» **GIVEN TASK**:
Print each line of the listing once more, precisely as given.

..........

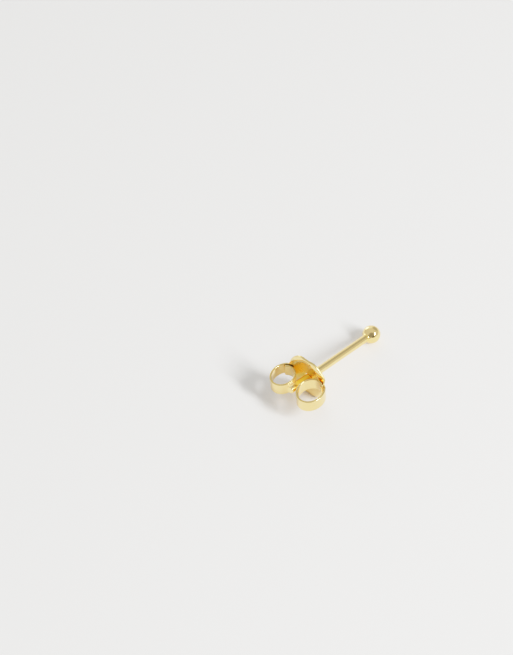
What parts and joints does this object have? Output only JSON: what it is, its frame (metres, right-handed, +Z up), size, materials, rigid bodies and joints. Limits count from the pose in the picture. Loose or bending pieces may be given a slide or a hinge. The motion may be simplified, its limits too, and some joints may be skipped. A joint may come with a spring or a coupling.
{
  "type": "ball stud earring",
  "caption": "Small plain ball stud earring on a straight post with a sliding butterfly back, lying on its ball and on the edge of the back's plate.",
  "frame": {"origin": "middle of the footprint on the surface that the earring lies on", "axes": "+X from the ball towards the post's tail, +Y across from scroll to scroll, +Z up from the surface"},
  "size_m": [0.0132, 0.0058, 0.0049],
  "materials": {
    "stud_gold": "polished gold plate",
    "back_gold": "polished gold plate on stamped sheet"
  },
  "bodies": {
    "stud": {"ball_stud": "stud_gold"},
    "back": {"butterfly_back": "back_gold"}
  },
  "joints": [
    {"name": "back_slide", "type": "slide", "parent": "stud", "child": "back", "axis": [0.9861, 0, 0.1663], "range_m": [-0.0082, 0.004]}
  ]
}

..........

» **RESPONSE**:
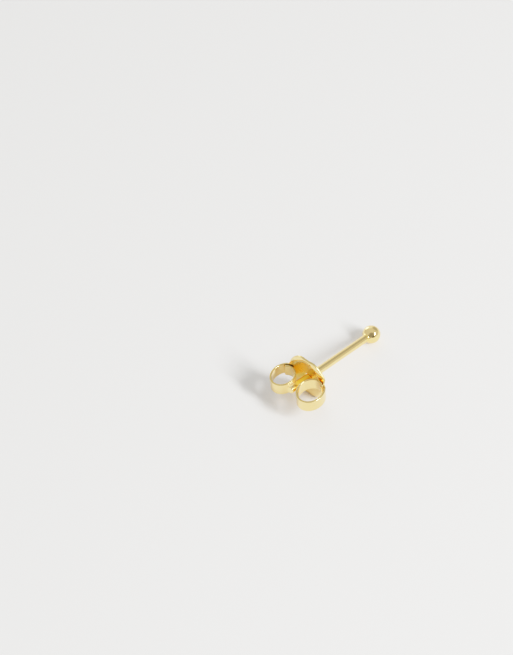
What parts and joints does this object have? Output only JSON: what it is, its frame (metres, right-handed, +Z up), size, materials, rigid bodies and joints. Limits count from the pose in the picture. Loose or bending pieces may be given a slide or a hinge. The motion may be simplified, its limits too, and some joints may be skipped. A joint may come with a spring or a coupling.
{
  "type": "ball stud earring",
  "caption": "Small plain ball stud earring on a straight post with a sliding butterfly back, lying on its ball and on the edge of the back's plate.",
  "frame": {"origin": "middle of the footprint on the surface that the earring lies on", "axes": "+X from the ball towards the post's tail, +Y across from scroll to scroll, +Z up from the surface"},
  "size_m": [0.0132, 0.0058, 0.0049],
  "materials": {
    "stud_gold": "polished gold plate",
    "back_gold": "polished gold plate on stamped sheet"
  },
  "bodies": {
    "stud": {"ball_stud": "stud_gold"},
    "back": {"butterfly_back": "back_gold"}
  },
  "joints": [
    {"name": "back_slide", "type": "slide", "parent": "stud", "child": "back", "axis": [0.9861, 0, 0.1663], "range_m": [-0.0082, 0.004]}
  ]
}